„Hier geschieht etwas.“

Der Plan der Veranstalter lautet so:

Skriptor – Textwerkstatt: Autorinnen und Autoren kommen zur Textarbeit zusammen und diskutieren unveröffentlichte Texte. Dabei wird sichtbar, was sich neben der solitären Schreibarbeit zusätzlich hinter einem literarischen Text verbergen kann: eine Grosszahl an Entscheidungen, die im Gespräch reflektiert und gefällt werden. Zum Schluss kann sich das Publikum einbringen.

Die Szene am Samstagnachmittag, Gluthitze, gestaltet sich wie folgt: Ein unveröffentlichter Text von Barbara Schibli, Korobeiniki. Es diskutieren Martina Clavadetscher und Flurin Jecker, deren Erstlinge in diesem Jahr erschienen sind, Francesco Micieli, Jeckers Ex-Mentor am Literaturinstitut Biel, Ulrike Ulrich und Daniela Bär. Donat Blum moderiert.

In Schieblis Text treffen wir auf eine russische Frau, die doppelsichtig ist. Das eine Auge schielt, „es ist verfault“. Ein Kommissar, vor dem sie sich fürchtet, ihn aber auch verführen will, führt eine Studie durch und macht Kreuze.

Zentral ist ein Gameboy, auf dem „Tetris“ gespielt wird, jenes in „Gameboy“-Zeiten beliebte Spiel mit herabfallenden Formen, bei dem keine Lücken entstehen dürfen.

Nach der Lesung der Autorin meldet sich zunächst die Zürcher Autorin Ulrike Ulrich zu Wort. Sie rühmt Schiblis Sprachkraft, die „Tetris-Welt“ sei sehr schön kreiert, man löse sich darin auf als Leser, man falle sozusagen mit den Würfeln zusammen. Die Würfel seien aber noch nicht ganz angekommen, dem Text fehle es noch an Festigkeit.

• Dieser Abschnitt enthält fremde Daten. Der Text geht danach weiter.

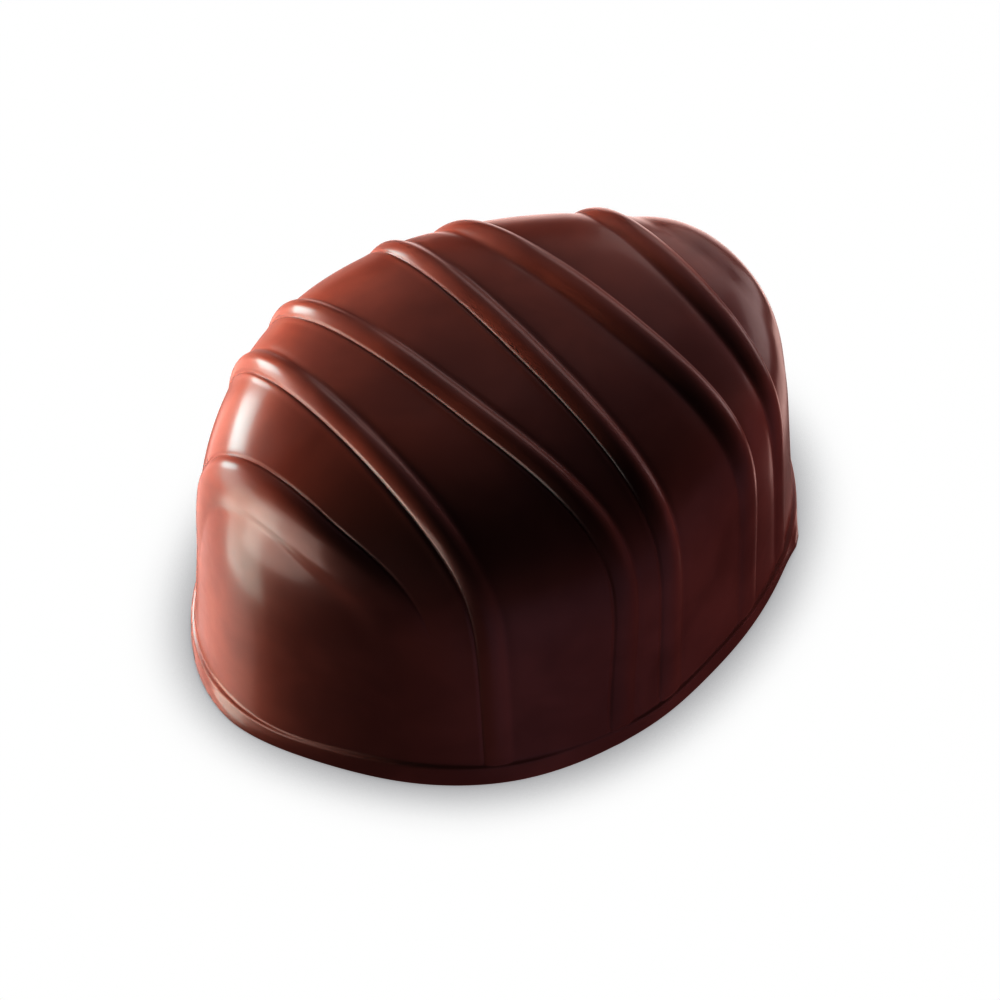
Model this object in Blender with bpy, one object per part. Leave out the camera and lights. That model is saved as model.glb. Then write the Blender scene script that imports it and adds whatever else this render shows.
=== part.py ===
"""A dark chocolate bonbon: an uneven oval dome with a thin foot and seven raised ribs across its top.

Metres, +Z up. The long side lies along X, the ribs run across it along Y, and the flat base is at Z = 0.
The origin is the middle of the base. The solid is one node, "bonbon".
"""

import math

import bmesh
import bpy
from mathutils import Vector

NAME = "bonbon"

# Dome, without the foot and the ribs.
LENGTH = 0.0350
WIDTH = 0.0271
HEIGHT = 0.0170
WALL_DRAFT = 0.058  # how much narrower the dome is at its top than at its base
TOP_LEAN = -0.045  # the top falls towards +X by this share of the height over half the length
EGG = -0.026  # how much wider the +X end is than the middle; below 0, so the -X end is the wide one
EGG_REACH = 1.1  # the egg shape stops changing this far out, in half lengths

# The section of the dome is (reach ^ crown power) + (height ^ wall power) = 1.
CROWN_POWER = 2.4
WALL_POWER = 8.4
END_CROWN_POWER = 3.6  # the same at the -X end, whose top is flatter and whose wall slopes more
END_WALL_POWER = 7.0

# Soft waves that make the oval outline uneven: count round the outline, depth, turn in degrees.
OUTLINE_WAVES = ((3, 0.0150, 14.0), (4, 0.0100, -6.0), (5, 0.0105, 26.0))

# Foot: the thin flange where the coating gathered round the base.
FOOT_OUTSET = 0.00022
FOOT_OUTSET_SWING = 0.00008  # more of it at the +X end and less at the -X end
FOOT_HEIGHT = 0.0016
FOOT_ROUNDING = 0.00012
FOOT_ROUNDING_STEPS = 2
FOOT_SEGMENTS = 96

# Ribs: beads that cross the dome from foot to foot, tilted one way and then the other.
RIB_WIDTH = 0.00175
RIB_RISE = 0.00045
RIB_PLACES = (-0.0143, -0.0093, -0.0040, 0.0013, 0.0065, 0.0116, 0.0165)  # along X, at the middle
RIB_TILTS = (-0.12, 0.0, -0.13, 0.01, -0.11, 0.03, -0.14)  # drift along X for each metre of Y
RIB_POINTS = 49
RIB_END_HEIGHT = 0.0010
RIB_END_TAPER = 0.6  # radius at a rib's two ends, against the rest of it, so that they sink into the foot
RIB_BEVEL_RESOLUTION = 4

# Mesh.
DOME_SEGMENTS = 104
DOME_RINGS = 48  # from pole to pole of the ball that the dome is shaped from
DOME_BASE = 0.0004  # the dome starts this far up inside the foot
SEARCH_STEPS = 40
NORMAL_STEP = 1e-5
WELD = 1e-6

CHOCOLATE = (0.055, 0.016, 0.010, 1.0)
CHOCOLATE_ROUGHNESS = 0.32
SHARP_ANGLE = 40.0  # degrees: edges that turn more than this stay crisp in the shading


def clear_scene():
    """Removes every object of the scene."""
    for old in list(bpy.data.objects):
        bpy.data.objects.remove(old, do_unlink=True)


def chocolate():
    """The one material: tempered dark chocolate."""
    material = bpy.data.materials.new("dark_chocolate")
    material.use_nodes = True
    shader = material.node_tree.nodes["Principled BSDF"]
    shader.inputs["Base Color"].default_value = CHOCOLATE
    shader.inputs["Roughness"].default_value = CHOCOLATE_ROUGHNESS
    shader.inputs["Metallic"].default_value = 0.0
    return material


def outline_wave(angle):
    """The unevenness of the oval outline at a plan angle, as a factor near 1."""
    factor = 1.0
    for count, depth, turn in OUTLINE_WAVES:
        factor += depth * math.cos(count * (angle - math.radians(turn)))
    return factor


def egg_width(along):
    """The half width at a share of the half length, as a factor near 1."""
    return 1.0 + EGG * max(-EGG_REACH, min(EGG_REACH, along))


def outside(point):
    """Below 0 inside the dome, 0 on its surface and above 0 outside it."""
    level = point.z / HEIGHT
    taper = 1.0 - WALL_DRAFT * level
    along = point.x / (LENGTH / 2 * taper)
    across = point.y / (WIDTH / 2 * taper * egg_width(along))
    angle = math.atan2(across, along)
    reach = math.hypot(across, along) / outline_wave(angle)
    at_end = max(0.0, -math.cos(angle)) ** 2
    crown_power = CROWN_POWER + (END_CROWN_POWER - CROWN_POWER) * at_end
    wall_power = WALL_POWER + (END_WALL_POWER - WALL_POWER) * at_end
    lean = 1.0 + TOP_LEAN * reach * math.cos(angle)
    return reach**crown_power + max(0.0, level / lean) ** wall_power - 1.0


def on_surface(start, direction):
    """The point of the dome's surface on a ray from a point inside it."""
    near, far = 0.0, 2.0 * LENGTH
    for _ in range(SEARCH_STEPS):
        middle = (near + far) / 2
        if outside(start + direction * middle) < 0.0:
            near = middle
        else:
            far = middle
    return start + direction * near


def surface_normal(point):
    """The outward normal of the dome at a point of its surface."""
    slopes = []
    for axis in range(3):
        step = Vector((0.0, 0.0, 0.0))
        step[axis] = NORMAL_STEP
        slopes.append(outside(point + step) - outside(point - step))
    return Vector(slopes).normalized()


def foot_point(angle):
    """A point of the foot's outline at a plan angle."""
    outset = FOOT_OUTSET + FOOT_OUTSET_SWING * math.cos(angle)
    factor = outline_wave(angle)
    along = factor * math.cos(angle)
    half_width = (WIDTH / 2 + outset) * egg_width(along)
    return (LENGTH / 2 + outset) * along, half_width * factor * math.sin(angle)


def add_object(mesh_builder, name, collection):
    """A mesh object made from a bmesh, linked to a collection."""
    mesh = bpy.data.meshes.new(name)
    mesh_builder.to_mesh(mesh)
    mesh_builder.free()
    made = bpy.data.objects.new(name, mesh)
    collection.objects.link(made)
    return made


def make_dome(collection):
    """The upper half of a ball, pushed out to the dome's surface and closed below."""
    builder = bmesh.new()
    bmesh.ops.create_uvsphere(builder, u_segments=DOME_SEGMENTS, v_segments=DOME_RINGS, radius=1.0)
    everything = builder.verts[:] + builder.edges[:] + builder.faces[:]
    bmesh.ops.bisect_plane(
        builder, geom=everything, plane_co=(0, 0, 0), plane_no=(0, 0, 1), clear_inner=True
    )
    rim = [edge for edge in builder.edges if edge.is_boundary]
    bmesh.ops.contextual_create(builder, geom=rim)
    start = Vector((0.0, 0.0, DOME_BASE))
    half_size = Vector((LENGTH / 2, WIDTH / 2, HEIGHT))
    for vertex in builder.verts:
        vertex.co = on_surface(start, (vertex.co * half_size).normalized())
    return add_object(builder, NAME, collection)


def make_foot(collection):
    """The flange: a low oval disc with its upper edge rounded."""
    builder = bmesh.new()
    bmesh.ops.create_cone(
        builder, cap_ends=True, segments=FOOT_SEGMENTS, radius1=1.0, radius2=1.0, depth=FOOT_HEIGHT
    )
    for vertex in builder.verts:
        angle = math.atan2(vertex.co.y, vertex.co.x)
        vertex.co.x, vertex.co.y = foot_point(angle)
        vertex.co.z += FOOT_HEIGHT / 2
    top_edges = [
        edge for edge in builder.edges if all(end.co.z > FOOT_HEIGHT / 2 for end in edge.verts)
    ]
    bmesh.ops.bevel(
        builder,
        geom=top_edges,
        offset=FOOT_ROUNDING,
        segments=FOOT_ROUNDING_STEPS,
        profile=0.5,
        affect="EDGES",
        material=-1,
    )
    return add_object(builder, "foot", collection)


def rib_line(place, tilt):
    """The points of one rib's centre line, foot to foot, with the surface normal at each."""
    start = Vector((place, 0.0, RIB_END_HEIGHT))
    line = []
    for step in range(RIB_POINTS):
        sweep = math.pi * step / (RIB_POINTS - 1)
        side = -math.cos(sweep) * WIDTH / 2
        rise = math.sin(sweep) * HEIGHT
        point = on_surface(start, Vector((tilt * side, side, rise)).normalized())
        line.append((point, surface_normal(point)))
    return line


def make_rib(number, place, tilt, collection):
    """A bead with a round section, sunk so that only its crown stands out of the dome."""
    radius = ((RIB_WIDTH / 2) ** 2 + RIB_RISE**2) / (2 * RIB_RISE)
    line = rib_line(place, tilt)
    curve = bpy.data.curves.new(f"rib_{number}", "CURVE")
    curve.dimensions = "3D"
    curve.bevel_depth = radius
    curve.bevel_resolution = RIB_BEVEL_RESOLUTION
    curve.use_fill_caps = True
    spline = curve.splines.new("POLY")
    spline.points.add(len(line) - 1)
    for index, (point, normal) in enumerate(line):
        sunk = point - normal * (radius - RIB_RISE)
        spline.points[index].co = (*sunk, 1.0)
        is_end = index in (0, len(line) - 1)
        spline.points[index].radius = RIB_END_TAPER if is_end else 1.0
    drawn = bpy.data.objects.new(f"rib_curve_{number}", curve)
    bpy.context.scene.collection.objects.link(drawn)
    bpy.context.view_layer.update()
    graph = bpy.context.evaluated_depsgraph_get()
    mesh = bpy.data.meshes.new_from_object(drawn.evaluated_get(graph))
    builder = bmesh.new()
    builder.from_mesh(mesh)
    bmesh.ops.remove_doubles(builder, verts=builder.verts[:], dist=WELD)
    bmesh.ops.recalc_face_normals(builder, faces=builder.faces[:])
    rib = add_object(builder, f"rib_{number}", collection)
    rib.matrix_world = drawn.matrix_world
    bpy.data.objects.remove(drawn, do_unlink=True)
    bpy.data.meshes.remove(mesh)
    bpy.data.curves.remove(curve)
    return rib


def join(body, added):
    """Fuses a collection of solids onto a body, applies it and removes the collection's objects."""
    union = body.modifiers.new("union", "BOOLEAN")
    union.operation = "UNION"
    union.operand_type = "COLLECTION"
    union.collection = added
    union.solver = "EXACT"
    bpy.context.view_layer.update()
    graph = bpy.context.evaluated_depsgraph_get()
    fused = bpy.data.meshes.new_from_object(body.evaluated_get(graph))
    body.modifiers.remove(union)
    body.data = fused
    fused.name = NAME
    for old in list(added.objects):
        bpy.data.objects.remove(old, do_unlink=True)
    bpy.data.collections.remove(added)


def centre_on_base(body):
    """Moves the mesh so that the origin is the middle of its base."""
    for axis in (0, 1):
        places = [vertex.co[axis] for vertex in body.data.vertices]
        middle = (min(places) + max(places)) / 2
        for vertex in body.data.vertices:
            vertex.co[axis] -= middle


def main():
    """Builds the bonbon."""
    clear_scene()
    pieces = bpy.data.collections.new(NAME)
    added = bpy.data.collections.new("foot_and_ribs")
    bpy.context.scene.collection.children.link(pieces)
    bpy.context.scene.collection.children.link(added)
    body = make_dome(pieces)
    make_foot(added)
    for number, (place, tilt) in enumerate(zip(RIB_PLACES, RIB_TILTS), start=1):
        make_rib(number, place, tilt, added)
    join(body, added)
    centre_on_base(body)
    body.data.materials.clear()
    body.data.materials.append(chocolate())
    body.data.shade_smooth()
    body.data.set_sharp_from_angle(angle=math.radians(SHARP_ANGLE))


if __name__ == "__main__":
    main()
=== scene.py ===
"""A dark chocolate bonbon, dressed: an uneven oval dome with drawn ribs and a thin foot, on a pale floor.

Everything is in metres with +Z up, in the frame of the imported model. The bonbon's own surface is worked
out as a grid that follows the ribs, so that each crease runs along a row of edges.
"""

from __future__ import annotations

import logging
import math
from dataclasses import dataclass, field
from enum import Enum

import bmesh
import bpy
import numpy as np
from mathutils import Matrix, Vector

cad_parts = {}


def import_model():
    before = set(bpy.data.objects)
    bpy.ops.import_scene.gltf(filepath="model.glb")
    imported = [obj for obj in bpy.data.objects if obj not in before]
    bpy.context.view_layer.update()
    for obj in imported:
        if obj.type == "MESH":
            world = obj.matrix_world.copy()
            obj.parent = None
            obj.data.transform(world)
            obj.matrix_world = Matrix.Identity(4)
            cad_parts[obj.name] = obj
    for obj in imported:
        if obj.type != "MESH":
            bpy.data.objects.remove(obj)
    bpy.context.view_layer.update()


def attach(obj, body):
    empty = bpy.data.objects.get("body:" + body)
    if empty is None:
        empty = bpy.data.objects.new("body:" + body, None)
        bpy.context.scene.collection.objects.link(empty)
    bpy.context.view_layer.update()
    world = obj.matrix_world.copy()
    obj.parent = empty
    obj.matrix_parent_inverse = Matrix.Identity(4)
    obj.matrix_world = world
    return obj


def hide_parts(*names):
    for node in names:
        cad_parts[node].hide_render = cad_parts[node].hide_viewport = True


LOG = logging.getLogger("bonbon")
MM = 0.001
TAU = 2.0 * math.pi


class Node(Enum):
    """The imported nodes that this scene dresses."""

    BONBON = "bonbon"


class Slot(Enum):
    """The record's material slots."""

    DARK_CHOCOLATE = "dark_chocolate"


class Side(Enum):
    """The two ends of the bonbon, as signs along X."""

    LEFT = -1
    RIGHT = 1


# --------------------------------------------------------------------------------------------------------
# Shader building
# --------------------------------------------------------------------------------------------------------


class Signal:
    """A number that changes over a surface: the output socket of a node, open to Python's operators."""

    def __init__(self, tree: "Shader", socket: bpy.types.NodeSocket) -> None:
        """Wraps a socket.

        Args:
            tree: the shader that the socket belongs to.
            socket: the output socket.
        """
        self.tree = tree
        self.socket = socket

    def _math(self, operation: str, *values: "Signal | float") -> "Signal":
        """Adds a Math node.

        Args:
            operation: the Math node's operation.
            values: its inputs, in order.

        Returns:
            The node's result.
        """
        return self.tree.node("ShaderNodeMath", {"operation": operation}, dict(enumerate(values)))

    def __add__(self, other: "Signal | float") -> "Signal":
        """The sum."""
        return self._math("ADD", self, other)

    def __radd__(self, other: float) -> "Signal":
        """The sum, with the number first."""
        return self._math("ADD", other, self)

    def __sub__(self, other: "Signal | float") -> "Signal":
        """The difference."""
        return self._math("SUBTRACT", self, other)

    def __rsub__(self, other: float) -> "Signal":
        """The difference, with the number first."""
        return self._math("SUBTRACT", other, self)

    def __mul__(self, other: "Signal | float") -> "Signal":
        """The product."""
        return self._math("MULTIPLY", self, other)

    def __rmul__(self, other: float) -> "Signal":
        """The product, with the number first."""
        return self._math("MULTIPLY", other, self)

    def ramp(self, low: float, high: float) -> "Signal":
        """A smooth step.

        Args:
            low: where the step starts from 0.
            high: where it reaches 1.

        Returns:
            The step, between 0 and 1.
        """
        settings = {"interpolation_type": "SMOOTHSTEP", "clamp": True}
        return self.tree.node(
            "ShaderNodeMapRange", settings, {"Value": self, "From Min": low, "From Max": high}
        )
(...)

Inwiefern ein solches Mass an Irritation erlaubt sei, wird gefragt, und ob es dem Text diene.

Micieli findet viele Stellen, an denen „etwas geschieht“.

Jecker wünscht sich mehr Glaubhaftigkeit, er glaubt dem Kommissar nicht, glaubt der Lückenlosigkeit nicht, fragt, wo das alles hinführe.

Bär, Ulrich und Micieli unterhalten sich darüber, ob der Text gekürzt oder verlängert werden sollte.

Zum Ende der 90 Minuten, in denen der Kommissar überflüssig geworden, die Wünsche der Autoren geäussert und verschiedene Vorstellungen von der „Substanz“ des Textes entworfen und verworfen worden sind, kann „Tetris“ als Metapher für die Stimmung im Textor-Raum verwendet werden. Irgendwie lückenlos.

„Einer welken Blume gleich“

Intim, bitterernst und doch humorvoll – so wird Francesco Micielis Erzählung „Hundert Tage mit einer Grossmutter“ in Solothurn angekündigt. Die Angst des Autors, am frühen Morgen allein in der Säulenhalle zu stehen, hat sich nicht erfüllt. Die Reihen sind gut besetzt. Zu hören gibt es die Geschichte von Mario.  Der junge Mann verbringt die letzten Tage seiner Grossmutter mit ihr, kümmert sich liebevoll um sie und träumt mit ihr von vergangenen Zeiten. Immer wieder fühlt er sich in seine Kindheit zurückversetzt, als sich die Grossmutter um ihn sorgte. Jetzt liegt es an ihm, sich um sie zu kümmern. Einer welken Blume gleich liegt die Grossmutter da, im Sterben wie ein junger Vogel und doch noch lebend.

Wenn Mario ihr „Blowing in the Wind“ auf der Gitarre vorspielt, seufzt sie und schwelgt sanft lächelnd in Erinnerungen.

Obwohl die Erzählung von einem ernsten Thema handelt, muss das Publikum bei einigen Passagen auch einmal schmunzeln. Denn die Grossmutter hat trotz alltäglicher Mühen und Bettlägrigkeit ihren Humor nicht verloren. Es scheint, als hülfen Mario und sie sich gegenseitig, mit der Thematik des Sterbens klar zu kommen. Francesco Micielis rauhe Stimme verleiht der Lesung den nötigen Ernst. Ab und zu stolpert er über seine eigenen Sätze und bemerkt humorvoll:

„Ich brauche eine neue Brille.“

Micielis Angst, mit seiner Lesung auf wenig Interesse zu stossen, hat sich als unbegründet erwiesen. Das Thema der sterbenden Grossmutter scheint viele zu bewegen. Auch mich. Am Ende gehen viele Bücher über den Büchertisch. Eines landet auch bei mir.